After picking up passengers
at various hotels and our very chatty Indian tour guide, we headed round the
city’s tourist sights. A lot of the impressive skyscrapers we just whizzed past
on the bus so if you weren’t on the right side, you missed them. And the bus’s
windows weren’t the cleanest for shooting through glass either. We zoomed past Burj Khalifa but I
had a distant view of that from my hotel room. The view wasn’t pretty but I could at
least get a snap of the world’s tallest building and tallest man-made
structure, a real sky scraper at 829.8m (2722 feet) high. According to our tour
guide, the top 30 floors are uninhabitable as the tower sways something like
1.5 metres at the top in high winds. Not my idea of a fun ride!
We stopped briefly at
one of the Umm Suqeim beaches though they weren’t looking pretty either, with
‘beach nourishment’ underway, but we were able to grab a photo of a former
world leader, Burj Al Arab, now the world’s
third tallest building and, supposedly, a seven-star hotel.
On to a very different
example of Dubai ’s modern architecture, the Jumeira Mosque – this
is another building my tour blurb labelled spectacular but, having recently been to the Hassan II Mosque in Casablanca , I can’t be
so generous in my praise. It was certainly a fine example of Islamic
architecture, and I’m a big fan of those arches, cupolas and minarets.
We whizzed by the beach palaces of various sheiks, including, apparently
‘the ancient, beautifully restored house of Sheikh Saeed, the grandfather of
the present Ruler of Dubai’, which ‘is housed in the 180-year-old Al Fahidi
Fort’. And we drove through the ‘Bastakia region which has wind towered
houses’ that are ‘still standing as a reminder of the graceful and resourceful
architecture that predated the arrival of electricity and air-conditioning’.
We stopped for 30 minutes at the Dubai Museum .
This was an interesting, if rather small museum, with some fascinating displays
and artefacts, in particular highlighting Dubai ’s historical links with trading and
pearl diving. I could have lingered longer here but we were on a schedule and
the best bit of the tour was next, a short ride on an abra, one of the old wooden
water taxis that still ferries commuters back and forth across Dubai Creek. The breeze and slight water spray were refreshing and
the ride was fun.
The tour finished with a short introduction to the
spice souk and a wander round the gold souk. When you’ve seen the souks in
cities like Tunis , Marrakech and Istanbul , those in Dubai
are, quite frankly, disappointing – while the other tourists shopped, I opted for
a cold drink.
The spice souk at left and gold souk on the right |
Later that evening, I
went on a two-hour dinner cruise on one of the many traditional wooden dhows that
now sail back and forth along Dubai Creek each night. My tour blurb promised ‘a
truly romantic evening’ but, as I was travelling alone amongst a mixed
complement of couples and family groups, I was seated separately at my own
table. I didn’t mind that though as the buffet of international dishes was
delicious, served downstairs in the air-conditioned cabin, and the slight
breeze while sitting on the upstairs deck was very pleasant. The waterfront
wasn’t as spectacular as we were promised – the prettiest lights were on the
many other brightly illuminated dhows that continuously floated by.
During my second
stopover, my only tourist outing was for a so-called ‘desert safari with dune dinner’.

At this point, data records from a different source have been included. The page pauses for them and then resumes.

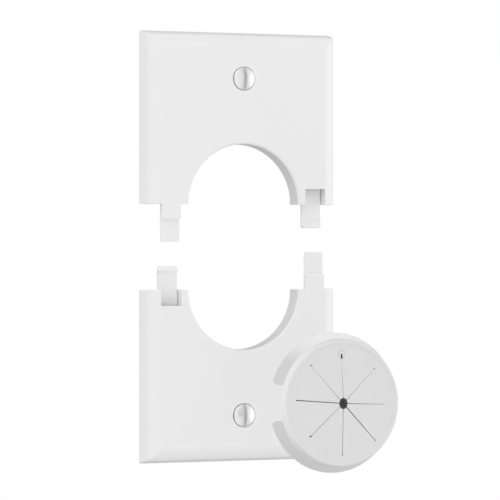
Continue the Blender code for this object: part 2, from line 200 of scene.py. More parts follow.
# Grommet. Depths count back from the crest of its front bead.
RIM_RADIUS = 19.85 * MM
SKIRT_RADIUS = 22.0 * MM
SKIRT_DEPTH = 6.6 * MM
SKIRT_WALL = 1.35 * MM
RIM_DEPTH = 1.5 * MM
MEMBRANE_FRONT = 0.3 * MM
MEMBRANE_BACK = 1.9 * MM
WEB_RADIUS = 12.0 * MM
GROOVE_RADIUS = 18.1 * MM
GROOVE_HALF_WIDTH = 0.4 * MM
GROOVE_DROP = 0.06 * MM
BEAD_RADIUS = 18.95 * MM
BEAD_DEPTH = 1.15 * MM
FLANK_STEPS = 14
NOTCH_HALF_WIDTH = 5.6 * MM
NOTCH_CORNER = 1.3 * MM
NOTCH_CORNER_REACH = 2.8 * MM
NOTCH_START = 1.95 * MM
NOTCH_RISE = 0.4 * MM
NOTCH_CORNER_STEPS = 8
NOTCH_CUT_DEPTH = 3.0 * MM
CRISP_NOTCH_REACH = 0.3 * MM
BEAD_STEPS = 8
# The rounding from the rim to the skirt and the one inside the skirt, as steps (outwards, backwards)
# from the rim's end and from the foot of the skirt's inner wall.
RIM_FLARE = (
    (0.0 * MM, -0.1 * MM),
    (0.08 * MM, 0.1 * MM),
    (0.25 * MM, 0.4 * MM),
)
SKIRT_FILLET = (
    (0.5 * MM, 0.8 * MM),
    (0.1 * MM, 0.25 * MM),
    (-0.5 * MM, 0.0 * MM),
)
RING_STEPS = 192
HUB_HALF_WIDTH = 1.42 * MM
HUB_HALF_HEIGHT = 1.75 * MM
HUB_BACK_RADIUS = 0.05 * MM
HUB_STEPS = 5
SLIT_BACK_HALF_WIDTH = 0.002 * MM
BEND_REACH = 4.5 * MM
BEND_ROWS = 12
SLIT_DOT_LENGTH = 0.42 * MM
SLIT_DOT_TAPER = 0.12 * MM
# The slits meet a little right of the grommet's own centre.
SLIT_CENTRE = Vector((0.51 * MM, 0.0))
# The slits, going round: angle from +X in degrees, where it ends, half widths at its end and at the
# hub, and the half width and length of the wider spot at its end.
SLITS = (
    (-2.1, 14.0 * MM, 0.04 * MM, 0.1 * MM, 0.1 * MM, SLIT_DOT_LENGTH),
    (44.8, 15.5 * MM, 0.02 * MM, 0.06 * MM, 0.13 * MM, SLIT_DOT_LENGTH),
    (92.3, 15.5 * MM, 0.015 * MM, 0.06 * MM, 0.26 * MM, 1.5 * MM),
    (133.1, 16.7 * MM, 0.02 * MM, 0.06 * MM, 0.17 * MM, SLIT_DOT_LENGTH),
    (175.5, 16.4 * MM, 0.13 * MM, 0.11 * MM, 0.16 * MM, SLIT_DOT_LENGTH),
    (221.5, 15.5 * MM, 0.06 * MM, 0.05 * MM, 0.22 * MM, 0.6 * MM),
    (268.7, 16.2 * MM, 0.06 * MM, 0.07 * MM, 0.16 * MM, SLIT_DOT_LENGTH),
    (313.3, 16.4 * MM, 0.07 * MM, 0.14 * MM, 0.16 * MM, SLIT_DOT_LENGTH),
)
GATE_SLIT = 2

# Camera: where it stands round the plate, how far off, and its framing.
CAMERA_AZIMUTH = math.radians(-24.455)
CAMERA_DISTANCE = 1.08053
CAMERA_LENS = 233.5
CAMERA_SENSOR = 36.0
CAMERA_SHIFT = (0.02856, -0.0061)

# Light: a dim even sky with large soft lights round the object, each as (azimuth, elevation) in degrees
# and its strength. Azimuth 0 faces the plate, and it grows to the right.
SKY_BASE = 0.38
SKY_LIGHTS = (
    ((75.0, 0.0), 1.74),
    ((-15.0, 0.0), 0.62),
    ((-45.0, 50.0), 1.0),
    ((-90.0, 50.0), 0.7),
    ((-60.0, 0.0), 0.12),
    ((-30.0, -50.0), 0.86),
    ((-150.0, 0.0), 0.6),
)
SKY_SOFTNESS = 6.0
WHITE = (1.0, 1.0, 1.0, 1.0)
FLOOR_SIZE = 6.0
FLOOR_DROP = 0.03

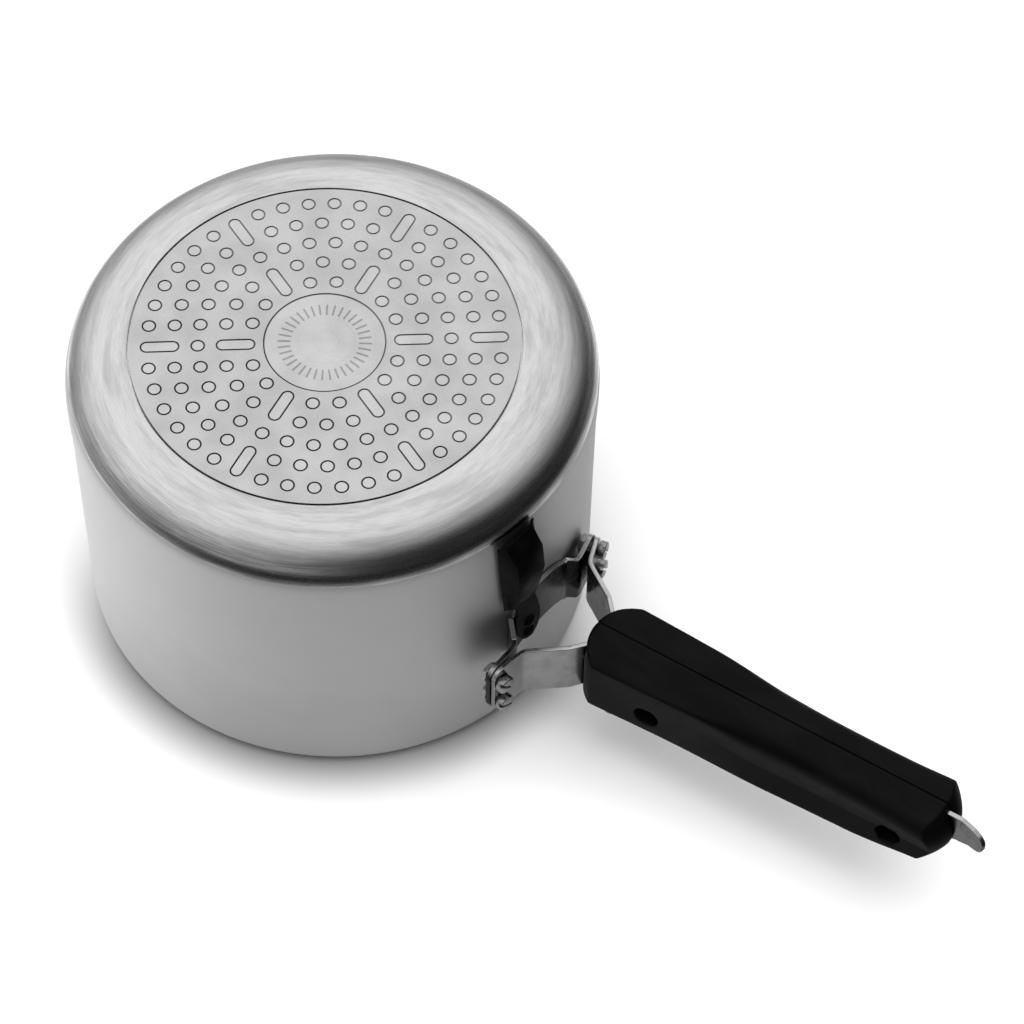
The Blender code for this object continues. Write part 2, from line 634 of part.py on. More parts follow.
def end_cutter(side):
    """What lies beyond the far end, which is a shallow dome."""
    bm = bmesh.new()
    low, high = HANDLE_BOTTOM - PAST, HANDLE_TOP + PAST
    near, far = [], []
    for i in range(DOME_STEPS + 1):
        y = -PAST + (DOME_REACH + PAST) * i / DOME_STEPS
        line = [low + (high - low) * j / DOME_STEPS for j in range(DOME_STEPS + 1)]
        plan_y = HANDLE_LINE_Y + side * y
        near.append([bm.verts.new((HANDLE_END_X - y * y / (2 * END_ARC_RADIUS)
                                   - (z - END_DOME_Z) ** 2 / (2 * END_DOME_RADIUS),
                                   plan_y, z)) for z in line])
        far.append([bm.verts.new((HANDLE_FAR_X + PAST, plan_y, z)) for z in line])
    last = DOME_STEPS
    for grid in (near, far):
        for i in range(last):
            for j in range(last):
                bm.faces.new((grid[i][j], grid[i + 1][j], grid[i + 1][j + 1], grid[i][j + 1]))
    rim = ([(i, 0) for i in range(last)] + [(last, j) for j in range(last)]
           + [(i, last) for i in range(last, 0, -1)] + [(0, j) for j in range(last, 0, -1)])
    for (a, b), (c, d) in zip(rim, rim[1:] + rim[:1]):
        bm.faces.new((near[a][b], near[c][d], far[c][d], far[a][b]))
    return as_cutter(add_object(f"end_cut_{side}", bm, CUTTERS))


def make_handle_half(side, name, group, material):
    """One half shell, lofted through its sections and cut for the core and the bolts."""
    bm = bmesh.new()
    rings = []
    for i in range(HANDLE_STATIONS + 1):
        x = HANDLE_START_X + (HANDLE_FAR_X - HANDLE_START_X) * i / HANDLE_STATIONS
        rings.append([bm.verts.new((x, HANDLE_LINE_Y + side * y, z))
                      for y, z in handle_section(x)])
    for ring, following in zip(rings, rings[1:]):
        count = len(ring)
        for i in range(count):
            j = (i + 1) % count
            bm.faces.new((ring[i], ring[j], following[j], following[i]))
    bm.faces.new(rings[0])
    bm.faces.new(rings[-1])
    shell = add_object(name, bm, group, material)
    add_boolean(shell, front_cutter(side))
    add_boolean(shell, end_cutter(side))
    add_boolean(shell, yoke_pocket(side))
    add_boolean(shell, core_pocket(side))
    for number, x in enumerate(BOLT_X, start=1):
        start = (x, HANDLE_LINE_Y - CUT_REACH, BOLT_Z)
        hole = cylinder_cutter(f"{name}_bolt_hole_{number}", BOLT_HOLE_RADIUS, start, Y_AXIS,
                               2 * CUT_REACH)
        add_boolean(shell, hole)
        round_pocket = side < 0 if number == 1 else side > 0
        seat = Vector((x, HANDLE_LINE_Y + side * BOLT_SEAT_Y, BOLT_Z))
        radius = ROUND_POCKET_RADIUS if round_pocket else HEX_POCKET_RADIUS
        steps = ROUND_STEPS if round_pocket else HEXAGON
        pocket = cylinder_cutter(f"{name}_pocket_{number}", radius, seat, Y_AXIS * side,
                                 CUT_REACH, steps)
        add_boolean(shell, pocket)
    stud_x, stud_y = STUD_POSITION
    bore = cylinder_cutter(f"{name}_stud_bore", STUD_SHANK_RADIUS + GAP,
                           (stud_x, HANDLE_LINE_Y + side * stud_y,
                            HANDLE_BOTTOM + STUD_SHANK_LENGTH + GAP), -Z_AXIS, CUT_REACH, SMALL_STEPS)
    add_boolean(shell, bore)
    return shell


def plan_cutter(name, plan, low, high):
    """A straight prism over a plan outline."""
    bm = bmesh.new()
    face = bm.faces.new([bm.verts.new((x, y, low)) for x, y in plan])
    lift = bmesh.ops.extrude_face_region(bm, geom=[face])
    moved = [item for item in lift["geom"] if isinstance(item, bmesh.types.BMVert)]
    bmesh.ops.translate(bm, verts=moved, vec=(0, 0, high - low))
    return as_cutter(add_object(name, bm, CUTTERS))


def yoke_pocket(side):
    """The mouth at the pot end, where the yoke arms converge."""
    reach = STRAP_THICKNESS / 2 + POCKET_CLEARANCE
    outline = [(HANDLE_START_X - PAST, -PAST), (HANDLE_START_X - PAST, MOUTH_HALF),
               (YOKE_ROOT[0] + reach, YOKE_ROOT[1] + reach),
               (CORE_START_X + 1.5 * reach, CORE_Y + 1.2 * reach),
               (CORE_NARROW_X + PAST, CORE_Y + 1.1 * reach),
               (CORE_NARROW_X + PAST, -PAST)]
    plan = [(x, HANDLE_LINE_Y + side * y) for x, y in outline]
    return plan_cutter(f"yoke_pocket_{side}", plan, STRAP_BOTTOM - POCKET_CLEARANCE,
                       STRAP_TOP + POCKET_CLEARANCE)


def core_pocket(side):
    """The long slot for the core straps, open at the far end where the tab comes out."""
    outline = [(CORE_NARROW_X, -PAST), (CORE_NARROW_X, POCKET_Y),
               (CORE_END_X + PAST, POCKET_Y), (CORE_END_X + PAST, -PAST)]
    plan = [(x, HANDLE_LINE_Y + side * y) for x, y in outline]
    slot = plan_cutter(f"core_pocket_{side}", plan, CORE_BOTTOM - GAP, CORE_TOP + GAP)
    if side < 0:
        mouth = [(CORE_END_X, -PAST), (CORE_END_X, POCKET_Y),
                 (HANDLE_END_X + PAST, POCKET_Y + POCKET_FLARE),
                 (HANDLE_END_X + PAST, -PAST)]
        plan = [(x, HANDLE_LINE_Y + side * y) for x, y in mouth]
        end = plan_cutter("tab_mouth", plan, CORE_BOTTOM - GAP, TAB_MOUTH_TOP)
        add_boolean(slot, end, "UNION")
    return slot


def make_bolt(x, head_side, name, group, material):
    """A handle bolt with a round head, along Y."""
    seat = BOLT_SEAT_Y + GAP
    start = Vector((x, HANDLE_LINE_Y + head_side * seat, BOLT_Z))
    bm = bmesh.new()
    add_cylinder(bm, BOLT_HEAD_RADIUS, start, Y_AXIS * head_side, BOLT_HEAD_HEIGHT)
    bolt = add_object(name, bm, group, material)
    edge = bolt.modifiers.new("head_edge", "BEVEL")
    edge.width = BOLT_HEAD_EDGE
    edge.segments = 2
    edge.angle_limit = SHARP_ANGLE
    length = 2 * seat + BOLT_NUT_HEIGHT + BOLT_HEAD_HEIGHT / 2
    shank = cylinder_cutter(f"{name}_shank", BOLT_RADIUS,
                            start + Y_AXIS * head_side * BOLT_HEAD_HEIGHT / 2,
                            -Y_AXIS * head_side, length)
    add_boolean(bolt, shank, "UNION")
    return bolt


def make_bolt_nut(x, side, name, group, material):
    start = (x, HANDLE_LINE_Y + side * (BOLT_SEAT_Y + GAP), BOLT_Z)
    return make_nut(name, start, Y_AXIS * side, BOLT_NUT_RADIUS, BOLT_NUT_HEIGHT,
                    BOLT_HOLE_RADIUS, group, material)


def make_stud(side, name, group, material):
    """A domed stud under the pot end of the handle."""
    shank_top = HANDLE_BOTTOM + STUD_SHANK_LENGTH
    seat = HANDLE_BOTTOM - GAP
    dome = arc((0.0, seat), (STUD_HEAD_RADIUS, STUD_HEAD_HEIGHT), 0, -90, 5)
    dome[-1] = (0.0, seat - STUD_HEAD_HEIGHT)
    profile = [(0.0, shank_top), (STUD_SHANK_RADIUS, shank_top), (STUD_SHANK_RADIUS, seat)]
    x, y = STUD_POSITION
    place = Matrix.Translation((x, HANDLE_LINE_Y + side * y, 0))
    return turned(name, profile + dome, place, group, material, SMALL_STEPS)


# ---------------------------------------------------------------- assembly

def build():
    cooker = make_collection(COLLECTION)
    aluminium = make_material("pot_aluminium", (0.78, 0.78, 0.78), 0.38, 1.0)
    plate = make_material("plate_alloy", (0.84, 0.84, 0.84), 0.30, 1.0)
    steel = make_material("plated_steel", (0.62, 0.62, 0.63), 0.18, 1.0)
    fastener = make_material("fastener_steel", (0.55, 0.55, 0.56), 0.25, 1.0)
    phenolic = make_material("black_phenolic", (0.012, 0.012, 0.013), 0.42, 0.0)
    paint = make_material("black_paint", (0.010, 0.010, 0.010), 0.48, 0.0)
    blackened = make_material("blackened_steel", (0.05, 0.05, 0.05), 0.45, 1.0)

    pot = make_pot(cooker, aluminium)
    rivet_holes(pot)
    make_plate(cooker, plate)
    make_saddle(cooker, steel)
    make_yoke(-1, "yoke_left", cooker, steel)
    make_yoke(1, "yoke_right", cooker, steel)
    make_guard(cooker, paint)
    for number, height in enumerate(RIVET_Z, start=1):
        make_rivet(height, f"saddle_rivet_{number}", cooker, paint)
    for side, word in ((-1, "left"), (1, "right")):
        for height, place in zip(SCREW_Z, ("upper", "lower")):
            make_ear_screw(side, height, f"ear_screw_{word}_{place}", cooker, fastener)
            make_ear_nut(side, height, f"ear_nut_{word}_{place}", cooker, fastener)
        make_handle_half(side, f"handle_half_{word}", cooker, phenolic)
        make_stud(side, f"rest_stud_{word}", cooker, fastener)
    for x, head_side, word in ((BOLT_X[0], -1, "front"), (BOLT_X[1], 1, "rear")):
        make_bolt(x, head_side, f"handle_bolt_{word}", cooker, blackened)
        make_bolt_nut(x, -head_side, f"handle_nut_{word}", cooker, blackened)


clear_scene()
CUTTERS = make_collection("cutters")
build()
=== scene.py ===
"""Looks of the pressure cooker body: fine surfaces, materials, floor, light and camera.

The cooker stands upside down on a white floor.  Z = 0 is the outer face of its base plate, the
pot's axis is the Z axis and the handle points along +X.  Lengths are in metres, and in
millimetres in the tables that say so.
"""

from math import cos, pi, radians, sin, sqrt, tan

import bmesh
import bpy
from mathutils import Matrix, Vector


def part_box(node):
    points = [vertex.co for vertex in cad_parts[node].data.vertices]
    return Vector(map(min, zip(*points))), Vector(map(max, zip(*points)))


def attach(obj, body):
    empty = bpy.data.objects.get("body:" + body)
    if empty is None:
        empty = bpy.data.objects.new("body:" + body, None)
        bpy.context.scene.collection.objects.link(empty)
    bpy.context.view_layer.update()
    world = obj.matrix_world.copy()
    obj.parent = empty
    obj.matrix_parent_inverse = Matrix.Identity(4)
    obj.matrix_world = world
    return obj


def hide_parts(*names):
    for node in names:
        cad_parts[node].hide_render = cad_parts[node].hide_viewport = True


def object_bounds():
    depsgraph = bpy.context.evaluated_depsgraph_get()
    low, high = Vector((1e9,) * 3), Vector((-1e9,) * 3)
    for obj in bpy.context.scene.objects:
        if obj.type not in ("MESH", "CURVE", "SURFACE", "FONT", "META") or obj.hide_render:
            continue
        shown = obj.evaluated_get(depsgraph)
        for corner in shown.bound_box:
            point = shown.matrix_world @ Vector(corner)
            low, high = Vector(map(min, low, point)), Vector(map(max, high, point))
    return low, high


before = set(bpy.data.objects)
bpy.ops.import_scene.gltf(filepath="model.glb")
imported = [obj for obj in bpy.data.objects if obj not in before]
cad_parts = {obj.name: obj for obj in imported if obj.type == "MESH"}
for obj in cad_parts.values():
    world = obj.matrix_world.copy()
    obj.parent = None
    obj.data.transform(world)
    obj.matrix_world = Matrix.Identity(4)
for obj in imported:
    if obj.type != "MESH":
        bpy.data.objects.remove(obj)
cad_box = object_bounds()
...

This proved to be a stomach-churning roller-coaster 4-wheel-drive ride up and down
the sand dunes about an hour outside the city, designed for young
thrill-seekers who don’t mind taking their life in their hands while the
drivers compete to see who can tackle the steepest-angled slopes. I was not
impressed by their dangerous antics and felt so sick that I didn’t eat a bite
of the apparently sumptuous Arabian-style barbeque. Nor did I enjoy the dancing
that accompanied the dinner, with the rather creepy older-male tourists leering
and slobbering over the scantily clad belly dancers gyrating their body parts.
I was never more glad to get back to my hotel room.
So, my opinion of Dubai ? Well, as you've probably gathered by now, I’m not sure
I’d call the city spectacular – a few of the buildings are pretty impressive
but the stopovers were bloody expensive for what I got, I think I would get
bored with the place fairly quickly and it was just too damn hot. I won’t bother stopping there again but,
if you find air-conditioned malls and shopping exciting, you might like to give it a try.